Haha just kidding. =P
*Bowls


----------



## PatternDayTrader

After a session of exercise, my dog puts his feet in the water bowl too. Then after the water all turns brown from the dirt on his paws, he will start drinking it. Currently, I am trying to break this weird habit of his.


----------



## kennajo

to flavor the water??? I guess its a GSD thing except my chihuahua put her whole body in it in the summer.


----------



## middleofnowhere

My youngster things she should have a finger bowl, too. If she wants more food, she'll flip the empty food bowl around as well. She's outgrown the "dig in the water bowl" thing.

Maybe it assures them that we won't be taking the water bowl away just yet? I dunno why they do it but it is amusing. (Maybe they do it because it amuses us??)


----------



## KentuckyGSDLover

All three of the GSD I've owned played with their water. Buddy used to splash it all out with his paw. Rey drops her Kong in it and then turns the water over to get it out. Oh yay! Get a baby pool this summer. They love it!


----------



## Stellae

Oh yeah - Sprocket does that when drinking out of a bucket. Not so much in the house, thankfully, where he drinks from a bowl. He does walk away from the bowl without closing his mouth or swallowing that last gulp. He likes to put his ball or kong in the bowl. When he's wound up, he digs in the bowl (or bucket).


----------



## Daisy&Lucky's Mom

Daisy will put her paws in and dig. She will do her level best to upset bowls of water and buckets if she can when outside,inside she splashes.Lucky dribbles and plunks his toys in the water not as often as his ball goes in his food bowl though.


----------



## Super_HKS

Whiteshepherds said:


> Harley either has his foot in the water dish or drops his ball in it. When he takes that last gulp he doesn't close his mouth before he walks away. He's a slob.
> 
> I bought one of those black plastic mats for boots and put the water dish on that. It has a 1" lip all around the edge. Helps to keep the water off the floor.


My boy has stepped in his water bowl a few times but doesn't do it regularly. I think its more of him not paying attention. Speaking of dropping things, Its funny to look back at it now but wasn't so funny at the time. I let my boy out around 7:30 from his crate on a Sunday and I went to the bathroom to pee and no joke he comes in and drops his bone right into the toilet! That was terrible.


----------



## chelle

Ha this is great, I didn't expect this many people to say their dogs do this. 

PICS are called for! (I'll try to get one tomorrow. )


----------



## LoveEcho

Echo "soaks" his kong; occasionally I give him ice cubes and he'll drop them in the water and then fish them out with his paws. Makes a nice, fun mess. There have been a couple of times he's been very bored (both times I was sick so he wasn't getting much exercise for a couple of days), and he'd pick up his bowl and shake it. Everywhere. These stories are too funny to read!


----------



## chelle

Finally captured it  :


----------



## Mdeal89

I’ve heard that some dogs do this because they prefer to drink from moving water. As if drinking from a stream. So they put their paw in the water while drinking to mimic the movement


----------



## Dave D

chelle said:


> So my newest guy always puts one foot IN his water bowl when he drinks.
> 
> Why?
> 
> Anyone else's dog do that?
> 
> It's as though he thinks he needs to hold it down.

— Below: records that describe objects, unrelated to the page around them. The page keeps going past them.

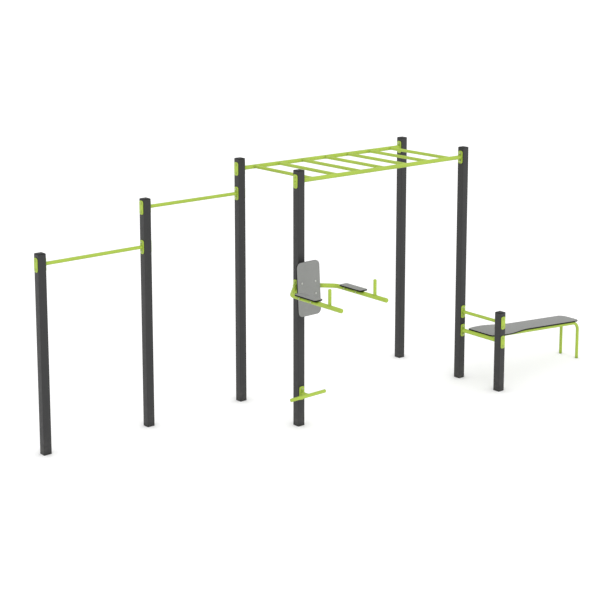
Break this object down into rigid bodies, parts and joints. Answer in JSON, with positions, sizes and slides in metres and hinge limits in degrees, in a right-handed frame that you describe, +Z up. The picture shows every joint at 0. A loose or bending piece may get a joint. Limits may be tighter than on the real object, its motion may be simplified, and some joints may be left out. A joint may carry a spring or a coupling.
{
  "type": "outdoor fitness station",
  "caption": "Outdoor fitness station of square posts with pull-up bars at two heights, a horizontal ladder, a dip stand with backrest and a sloping sit-up bench.",
  "frame": {"origin": "middle of the bounding box at ground level", "axes": "+X from the low pull-up bar along the ladder to the foot of the bench, +Y away from the side that the dip arms and the bench reach out to, +Z up"},
  "size_m": [6.0729, 1.891, 2.512],
  "materials": {
    "post_paint": "anthracite powder coat, fine matt texture",
    "cap_plastic": "black moulded plastic, satin",
    "lime_paint": "lime green powder coat, satin",
    "board": "mid-grey laminate board with dark cut edges",
    "bolt_steel": "pale galvanised bolt heads"
  },
  "bodies": {
    "root": {"ankle_bar": "lime_paint", "ankle_plate_1": "lime_paint", "ankle_plate_2": "lime_paint", "arm_pad_1": "board", "arm_pad_2": "board", "backrest": "board", "backrest_bracket": "lime_paint", "bench_bar": "lime_paint", "bench_bar_plate_1": "lime_paint", "bench_bar_plate_2": "lime_paint", "bench_board": "board", "bench_leg_1": "lime_paint", "bench_leg_2": "lime_paint", "bench_strap_1": "lime_paint", "bench_strap_2": "lime_paint", "bracket_plate": "lime_paint", "dip_arm_1": "lime_paint", "dip_arm_2": "lime_paint", "foot_step": "lime_paint", "grip_1": "lime_paint", "grip_2": "lime_paint", "high_bar_plate_1": "lime_paint", "high_bar_plate_2": "lime_paint", "ladder_rail_front": "lime_paint", "ladder_rail_rear": "lime_paint", "ladder_rung_1": "lime_paint", "ladder_rung_2": "lime_paint", "ladder_rung_3": "lime_paint", "ladder_rung_4": "lime_paint", "ladder_rung_5": "lime_paint", "ladder_rung_6": "lime_paint", "ladder_rung_7": "lime_paint", "low_bar_plate_1": "lime_paint", "low_bar_plate_2": "lime_paint", "pad_saddle_1": "lime_paint", "pad_saddle_2": "lime_paint", "pad_saddle_3": "lime_paint", "pad_saddle_4": "lime_paint", "post_1": "post_paint", "post_2": "post_paint", "post_3": "post_paint", "post_4": "post_paint", "post_5": "post_paint", "post_6": "post_paint", "post_7": "post_paint", "post_cap_1": "cap_plastic", "post_cap_2": "cap_plastic", "post_cap_3": "cap_plastic", "post_cap_4": "cap_plastic", "post_cap_5": "cap_plastic", "post_cap_6": "cap_plastic", "post_cap_7": "cap_plastic", "pull_up_bar_high": "lime_paint", "pull_up_bar_low": "lime_paint", "rail_plate_1": "lime_paint", "rail_plate_2": "lime_paint", "rail_plate_3": "lime_paint", "rail_plate_4": "lime_paint", "step_plate": "lime_paint"}
  },
  "joints": []
}
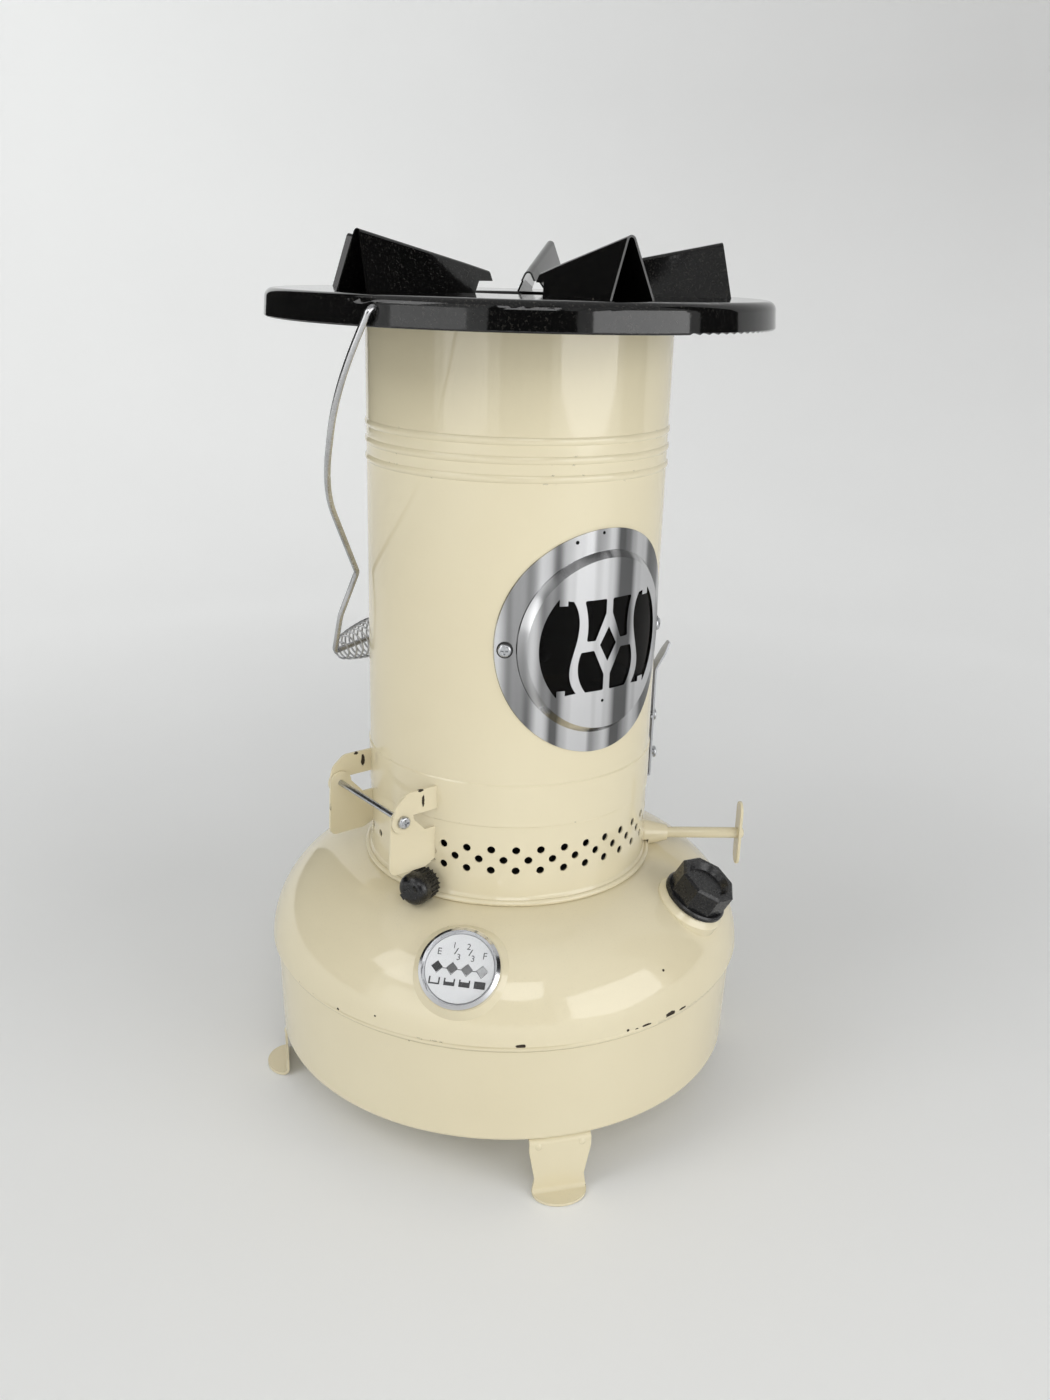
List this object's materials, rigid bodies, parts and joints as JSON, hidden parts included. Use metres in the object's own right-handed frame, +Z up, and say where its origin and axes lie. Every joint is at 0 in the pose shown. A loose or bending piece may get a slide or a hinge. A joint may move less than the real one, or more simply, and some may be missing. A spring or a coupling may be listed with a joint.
{
  "type": "paraffin heater",
  "caption": "Round-wick paraffin heater: enamelled tank on feet, perforated collar, hinged drum with window, hob plate with pan supports and a bail handle.",
  "frame": {"origin": "on the floor under the upright axis of the tank and drum", "axes": "+Z up along the axis of tank and drum; the window faces -Y; +X is to the right as seen from the window side"},
  "size_m": [0.278, 0.278, 0.4845],
  "materials": {
    "cream_enamel": "gloss stove enamel, cream",
    "black_enamel": "gloss black stove enamel",
    "bright_aluminium": "brushed and polished",
    "plated_steel": "zinc plated",
    "drawn_wire": "plated wire",
    "burner_steel": "heat-blackened steel",
    "brass": "plain",
    "wick_cotton": "woven",
    "cork": "plain",
    "mica": "clear mica",
    "lens": "clear",
    "chrome_bezel": "polished",
    "dial_face": "silver white print ground",
    "indicator_disc": "black",
    "black_plastic": "moulded black",
    "seal": "matt"
  },
  "bodies": {
    "base": {"tank_lower_shell": "cream_enamel", "tank_upper_shell": "cream_enamel", "foot_front": "cream_enamel", "foot_left": "cream_enamel", "foot_right": "cream_enamel", "foot_rear": "cream_enamel", "draught_tube": "burner_steel", "outer_wick_tube": "burner_steel", "burner_plate": "burner_steel", "burner_deck": "burner_steel", "flame_spreader": "burner_steel", "gallery_ring": "cream_enamel", "winder_gland": "cream_enamel", "hinge_bracket_lower": "cream_enamel", "hinge_pin": "plated_steel", "hinge_pin_screws": "plated_steel", "gauge_bezel": "chrome_bezel", "gauge_lens": "lens", "gauge_dial": "dial_face", "gauge_stem": "brass", "filler_neck": "cream_enamel"},
    "drum": {"drum_shell": "cream_enamel", "top_plate": "black_enamel", "pan_support_1": "black_enamel", "pan_support_2": "black_enamel", "pan_support_3": "black_enamel", "pan_support_4": "black_enamel", "pan_support_5": "black_enamel", "window_guard": "bright_aluminium", "mica_window": "mica", "window_screws": "plated_steel", "hinge_bracket_upper": "cream_enamel", "inner_chimney": "burner_steel", "chimney_shelf": "burner_steel", "flame_baffle": "burner_steel", "latch_screws": "plated_steel", "latch_boss": "plated_steel", "latch_spring": "plated_steel"},
    "bail": {"bail_wire": "drawn_wire", "bail_grip": "plated_steel"},
    "latch": {"latch_lever": "plated_steel"},
    "winder": {"winder_spindle": "cream_enamel", "winder_pinion": "brass", "winder_key": "cream_enamel", "winder_rivet": "cream_enamel"},
    "wick_carrier": {"wick": "wick_cotton", "wick_sleeve": "burner_steel"},
    "lock_knob": {"lock_knob": "black_plastic", "lock_screw": "plated_steel"},
    "cap_slider": {"cap_gasket": "seal"},
    "cap": {"filler_cap": "black_plastic"},
    "float": {"float_arm": "brass", "float_ball": "cork"},
    "indicator": {"gauge_indicator": "indicator_disc"}
  },
  "joints": [
    {"name": "drum_tilt", "type": "hinge", "parent": "base", "child": "drum", "pos_m": [-0.09489, -0.00464, 0.1945], "axis": [0.0489, -0.9988, 0], "range_deg": [0, 90]},
    {"name": "bail_swing", "type": "hinge", "parent": "drum", "child": "bail", "pos_m": [0, 0, 0.4515], "axis": [0.9003, 0.4352, 0], "range_deg": [0, 306]},
    {"name": "latch_press", "type": "hinge", "parent": "drum", "child": "latch", "pos_m": [0.07297, -0.03913, 0.224], "axis": [-0.4726, -0.8813, 0], "range_deg": [0, 4], "stiffness_Nm_per_rad": 0.6, "springref_deg": -8.59},
    {"name": "winder_turn", "type": "hinge", "parent": "base", "child": "winder", "pos_m": [0, 0, 0.1515], "axis": [0.8368, -0.5476, 0], "range_deg": [0, 238]},
    {"name": "wick_lift", "type": "slide", "parent": "base", "child": "wick_carrier", "axis": [0, 0, 1], "range_m": [0, 0.0249]},
    {"name": "lock_turn", "type": "hinge", "parent": "base", "child": "lock_knob", "pos_m": [-0.07707, -0.03464, 0.1545], "axis": [-0.9121, -0.4099, 0], "range_deg": [0, 540]},
    {"name": "cap_lift", "type": "slide", "parent": "base", "child": "cap_slider", "axis": [0.2276, -0.4281, 0.8746], "range_m": [0, 0.03]},
    {"name": "cap_turn", "type": "hinge", "parent": "cap_slider", "child": "cap", "pos_m": [0.05465, -0.10278, 0.1342], "axis": [0.2276, -0.4281, 0.8746], "range_deg": [0, 540]},
    {"name": "float_swing", "type": "hinge", "parent": "base", "child": "float", "pos_m": [-0.07456, -0.07251, 0.092], "axis": [-0.7169, -0.6972, 0], "range_deg": [0, 65]},
    {"name": "indicator_turn", "type": "hinge", "parent": "base", "child": "indicator", "pos_m": [-0.08775, -0.08533, 0.129], "axis": [-0.5025, -0.4886, 0.7133], "range_deg": [0, 66]}
  ],
  "couplings": [
    {"joint": "winder_turn", "follows": "wick_lift", "rad_per_m": 166.67},
    {"joint": "indicator_turn", "follows": "float_swing", "ratio": 1}
  ]
}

I take my dog to the dog park and have to set out two pans of water. One for him to stand in and one for the other dogs to drink . He also bites the water to get a drink .


----------



## Colleen M

Whiteshepherds said:


> Harley either has his foot in the water dish or drops his ball in it. When he takes that last gulp he doesn't close his mouth before he walks away. He's a slob.
> 
> I bought one of those black plastic mats for boots and put the water dish on that. It has a 1" lip all around the edge. Helps to keep the water off the floor.


My dog does the same thing with a mouth full of water, he's a slob...


----------